During the struggle, Hans jerkily begins moving.  He chases Borg into the shop and kills him so he and Anna can live happily every after.  At least until she realizes he is not anatomically correct.

Henry Jones (Borg) was probably one of the first “that guy” actors, but I don’t remember ever seeing him play a character who was so despicable and pathetic.  On the other hand, this was Sondra Blake’s first-ever credit on IMDb.  Both were great in their depiction of this sad marriage.

As always, a good story and screenplay from Robert Bloch.  Twilight Zone and Rod Serling are so iconic, they will never be surpassed.  But Thriller is exposing me to a whole new genre I didn’t know existed — quality horror programming, well-written and cast, that was from that same era.

Maybe the fact that the Fan Favorites collection contains only 10 of the 67 episodes is a clue to the consistency of the quality, but I’m going to have to give the others a try.  The Hitchhiker wasn’t even able to pull together ten good episodes for their compilation.

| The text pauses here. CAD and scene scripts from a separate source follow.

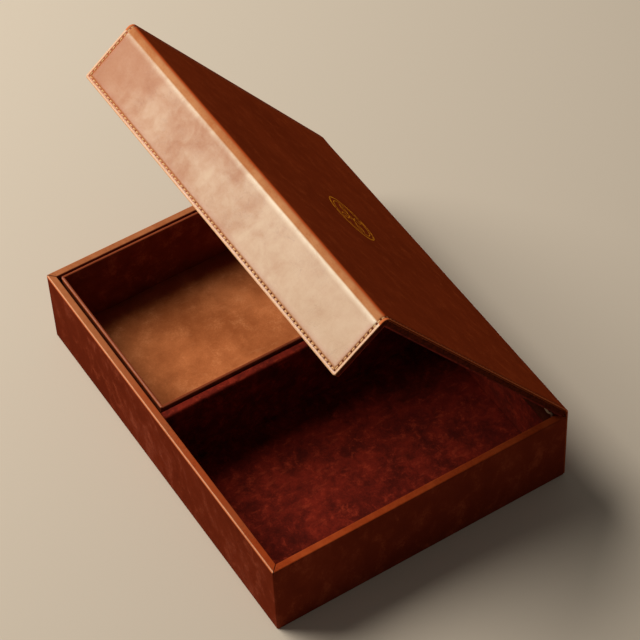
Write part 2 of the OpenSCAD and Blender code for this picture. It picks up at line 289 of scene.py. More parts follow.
# 1 on the rim's top, 0 below it
def rimTop(height):
    def share(place):
        return place.part("Z").ramp(height - 0.5 * mm, height - 0.1 * mm)
    return share


# Distance to the mitre lines in the rim's corners
def mitreOf(half):
    def distance(place):
        across = half[0] - abs(place.part("X"))
        along = half[1] - abs(place.part("Y"))
        below = place.part("Z").ramp(half[2] - 1.6 * mm, half[2] - 3.0 * mm) * 0.3 * mm
        return abs(across - along) * 0.7 + across.least(along).ramp(9 * mm, 12 * mm) + below
    return distance


# Suede: crushed patches of nap with short brushed marks, soft and matt. Crush is how strongly the nap
# is pushed about, marks how plain the short strokes are
def suede(name, deep, body, pale, patch, contrast, crush, marks, seed=0.0, wallOf=None, wallShadeTone=None):
    finish = Finish(name, {"Specular IOR Level": 0.12, "Sheen Weight": 0.25, "Sheen Roughness": 0.5,
                           "Sheen Tint": (*linear(pale), 1)})
    place = finish.place()
    moved = place.shifted((seed, -seed, 0.5 * seed))
    patches = moved.noise(patch, 4, 0.5)
    pushed = moved.noise(patch * 0.34, 4, crush, 0.6)
    nap = place.noise(1.3 * mm, 3, 0, 0.7)
    dabs = moved.scaled((1.0, 0.35, 1.0)).noise(3.6 * mm, 2, 0.3).ramp(0.56, 0.68)
    mask = moved.noise(20 * mm, 3).ramp(0.44, 0.6)
    strokes = dabs * mask * marks
    tone = (patches * 0.45 + pushed * 0.37 + nap * 0.18).ramp(0.5 - contrast, 0.5 + contrast)
    colour = tone.mix(deep, body)
    colour = ((pushed * 0.65 + nap * 0.35).ramp(0.52, 0.72) * (0.35 + crush * 0.5)).mix(colour, pale)
    colour = (strokes * 0.5).mix(colour, pale)
    # Painted shade near the walls: darker and redder within about 20 mm of them
    if wallOf:
        near = (wallOf(place) + (patches - 0.5) * 24 * mm).ramp(20 * mm, 2 * mm)
        colour = (near * 0.75).mix(colour, wallShadeTone)
    finish.feed(Base_Color=colour, Roughness=0.95 - tone * 0.1)
    finish.relief(patches * 0.5 * mm + pushed * 0.35 * mm + nap * 0.14 * mm + strokes * 0.1 * mm)
    return finish.material


def plain(name, colour, roughness, uniform=None, grain=0.0, grainSize=2 * mm, dark=0.72):
    finish = Finish(name, {"Roughness": roughness, **(uniform or {})})
    place = finish.place()
    cloud = place.noise(grainSize, 4)
    shade = tuple(c * dark for c in colour)
    finish.feed(Base_Color=cloud.ramp(0.35, 0.6).mix(shade, colour))
    if grain:
        finish.relief(cloud * grain)
    return finish.material


# Gold foil, rubbed through to the leather in spots
def foil(name, gold, under):
    finish = Finish(name, {"Roughness": 0.45, "Specular IOR Level": 0.0, "Specular Tint": (*linear(gold), 1)})
    place = finish.place()
    rubbed = place.noise(3.5 * mm, 4, 0.4).ramp(0.5, 0.66)
    finish.feed(Base_Color=rubbed.mix(gold, under), Metallic=0.2 - rubbed * 0.2)
    return finish.material


# A colour that goes over into another between two places along an axis
def graded(name, first, second, letter, begin, end, roughness, specular, grainSize, dark):
    finish = Finish(name, {"Roughness": roughness, "Specular IOR Level": specular})
    place = finish.place()
    change = place.part(letter).ramp(begin, end)
    cloud = place.noise(grainSize, 4).ramp(0.35, 0.6)
    shades = [change.mix(tuple(c * k for c in first), tuple(c * k for c in second)) for k in (dark, 1.0)]
    finish.feed(Base_Color=cloud.mix(*shades))
    return finish.material


# The leather sheet's path
# Millimetres, in the plane of depth and height; s runs from the spine's foot over the hinge to the flap's end
sheetSize = {
    "spineFoot": 1.0, "spineHalf": 160.0, "lidHalf": 161.0, "thickness": 1.4,
    "lidLength": 241.3, "rollRadius": 4.5, "flapLength": 45.5, "edgeRound": 0.45,
    "cornerRound": 2.0,
}
sheetAxis = (lidHinge["pos_m"][1] / mm, lidHinge["pos_m"][2] / mm)
sheetPieces = [
    ("line", sheetAxis[1] - sheetSize["spineFoot"]),
    ("turn", 90 - math.degrees(openAngle), sheetSize["thickness"]),
    ("line", sheetSize["lidLength"]),
    ("turn", 90, sheetSize["rollRadius"]),
    ("line", sheetSize["flapLength"]),
]


# Where each piece of the path starts: distance, point, heading
def walkPath():
    found = []
    s, y, z, turned = 0.0, sheetAxis[0] + sheetSize["thickness"], sheetSize["spineFoot"], 0.0
    for piece in sheetPieces:
        found.append((s, y, z, turned, piece))
        if piece[0] == "line":
            y -= math.sin(turned) * piece[1]
            z += math.cos(turned) * piece[1]
            s += piece[1]
        else:
            angle = math.radians(piece[1])
            cy, cz = y - math.cos(turned) * piece[2], z - math.sin(turned) * piece[2]
            turned += angle
            y, z = cy + math.cos(turned) * piece[2], cz + math.sin(turned) * piece[2]
            s += angle * piece[2]
    found.append((s, y, z, turned, None))
    return found


pathStarts = walkPath()
pathEnd = pathStarts[-1][0]
lidStart = pathStarts[2][0]
rollStart = pathStarts[3][0]
flapStart = pathStarts[4][0]


# Point and outward normal on the outer face at s, in millimetres
def pathAt(s):
    index = max(i for i in range(len(sheetPieces)) if pathStarts[i][0] <= s + 1e-9)
    start, y, z, turned, piece = pathStarts[index]
    run = s - start
    if piece[0] == "line":
        y, z = y - math.sin(turned) * run, z + math.cos(turned) * run
    else:
        cy, cz = y - math.cos(turned) * piece[2], z - math.sin(turned) * piece[2]
        turned += run / piece[2]
        y, z = cy + math.cos(turned) * piece[2], cz + math.sin(turned) * piece[2]
    return (y, z), (math.cos(turned), math.sin(turned))


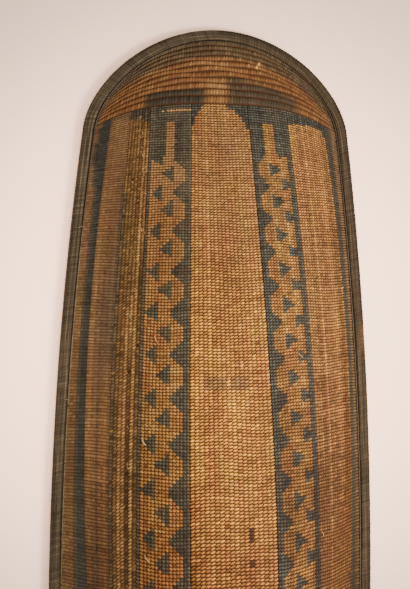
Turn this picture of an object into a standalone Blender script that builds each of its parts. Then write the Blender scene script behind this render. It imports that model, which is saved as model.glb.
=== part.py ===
"""Woven raffia shield: a long domed basketry body with a bound rim, an edging cane and a hand grip behind.

The shield lies face up on its rim. Metres, +Z up, +Y towards the upper end, origin under its middle.
"""

import math

import bmesh
import bpy
import numpy as np

# Outline of the shield, over the bound rim
LENGTH = 1.282
WIDTH = 0.354
DEPTH = 0.112
CAP_LENGTH = 0.108
CAP_ROUNDNESS = 1.9
SHOULDER_TAPER = 0.033
TAPER_POWER = 2.1

# Woven body
WALL = 0.005
CROWN_POWER = 1.9
FLANK_POWER = 2.8
FLANK_FLARE = 1.6
END_FIELD = 0.070
END_SHOULDER = 0.064
ROW_ARCH = 0.032
ARCH_POWER = 8.0
END_RIBS = 11
RIB_RELIEF = 0.0016
BODY_COLUMNS = 22
BODY_ROWS = 24

# Bound rim and the cane that edges it
RIM_WIDTH = 0.0115
RIM_HEIGHT = 0.012
RIM_STATIONS = 104
RIM_SEAT = 0.0006
CANE_DIAMETER = 0.0026
CANE_STAND_OFF = 0.0009
CANE_LIFT = 0.0012
CANE_STATIONS = 104
CANE_SIDES = 6
TURN_WEIGHT = 0.3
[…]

But with one iffy exception, like the other episodes, this one is good stuff.

Post-Post:

  • [1] Always the quipster, writer Robert Bloch has Arthur say to the armless Venus, “We’re gonna have to take those nail clippers away from you.”
  • Title Analysis:  Borg is an abusive loser, but does not seem particularly weird.  Maybe it is just a play on “Weird Tales.”  If so, it fails because the double meaning isn’t there.  But then I also never understood the Best of Both Worlds title of the Star Trek TNG Borg episode.  Maybe Picard was the best of humanity, then of the Borg after assimilation?  Of course his attempted genocide of them 5 minutes later might have tainted his legacy among the Borg.
  • Hmmm, I wonder if Madame Roberti is played by the same Iphigenie Castiglioni that was in Return of the Hero?
  • Borg’s landlord was the guy who sold the Tribbles in Star Trek.
  • Strangely, Hans was taller than Anna, but when he became animated, he seemed very small.  We never saw him scaled against anything, so it could have been poor camerawork.